**WHAT YOU NEED TO DO**
Copy each line exactly.

----

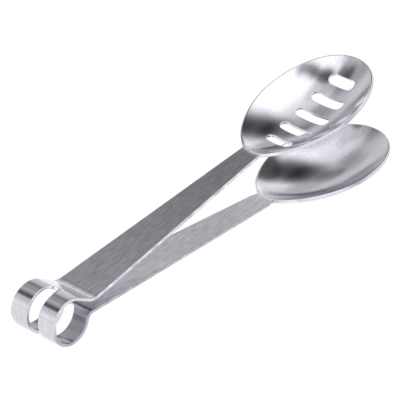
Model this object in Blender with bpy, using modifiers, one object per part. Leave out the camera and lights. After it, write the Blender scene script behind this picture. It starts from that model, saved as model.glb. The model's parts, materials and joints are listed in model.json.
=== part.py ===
"""Spring tongs for squeezing a tea bag, modelled in metres with +Z up.

One tapering strip of brushed steel sheet is bent round into a springy loop, and each
end of it is pressed into a shallow bowl. The strip is divided across into the loop's
two bands, two necks, two arms and two bowls, with a hair-thin gap at each division.
The tongs point along +X and lie on the loop and the lower bowl. The origin is the
middle of the footprint, on that floor. The upper half squeezes shut about the loop's
axis, which runs along +Y.
"""
import math

import bmesh
import bpy
from mathutils import Matrix, Vector

MM = 0.001

# The sheet, and the gap between neighbouring divisions of the strip
SHEET = 1.1 * MM
DIVISION_GAP = 0.3 * MM

# The loop, and the slot that splits it into two bands
LOOP_DIAMETER = 16.5 * MM
LOOP_WIDTH = 20.5 * MM
SLOT_WIDTH = 5.2 * MM
SLOT_END_ARC = math.radians(18.0)

# The necks, where the strip leaves the loop and turns into the flat arms
CREASE_BEYOND_LOOP = 3.05 * MM
CREASE_RADIUS = 2.4 * MM
LOWER_BEND_RADIUS = 3.1 * MM
NECK_TAIL = 3.0 * MM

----

**THE COMPLETED TASK**
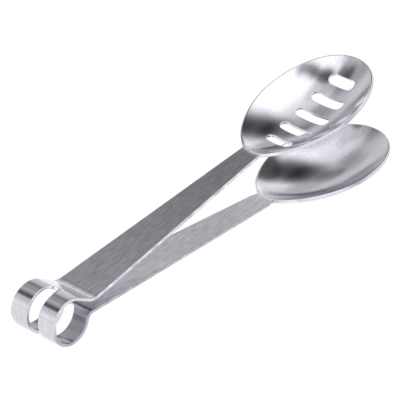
Model this object in Blender with bpy, using modifiers, one object per part. Leave out the camera and lights. After it, write the Blender scene script behind this picture. It starts from that model, saved as model.glb. The model's parts, materials and joints are listed in model.json.
=== part.py ===
"""Spring tongs for squeezing a tea bag, modelled in metres with +Z up.

One tapering strip of brushed steel sheet is bent round into a springy loop, and each
end of it is pressed into a shallow bowl. The strip is divided across into the loop's
two bands, two necks, two arms and two bowls, with a hair-thin gap at each division.
The tongs point along +X and lie on the loop and the lower bowl. The origin is the
middle of the footprint, on that floor. The upper half squeezes shut about the loop's
axis, which runs along +Y.
"""
import math

import bmesh
import bpy
from mathutils import Matrix, Vector

MM = 0.001

# The sheet, and the gap between neighbouring divisions of the strip
SHEET = 1.1 * MM
DIVISION_GAP = 0.3 * MM

# The loop, and the slot that splits it into two bands
LOOP_DIAMETER = 16.5 * MM
LOOP_WIDTH = 20.5 * MM
SLOT_WIDTH = 5.2 * MM
SLOT_END_ARC = math.radians(18.0)

# The necks, where the strip leaves the loop and turns into the flat arms
CREASE_BEYOND_LOOP = 3.05 * MM
CREASE_RADIUS = 2.4 * MM
LOWER_BEND_RADIUS = 3.1 * MM
NECK_TAIL = 3.0 * MM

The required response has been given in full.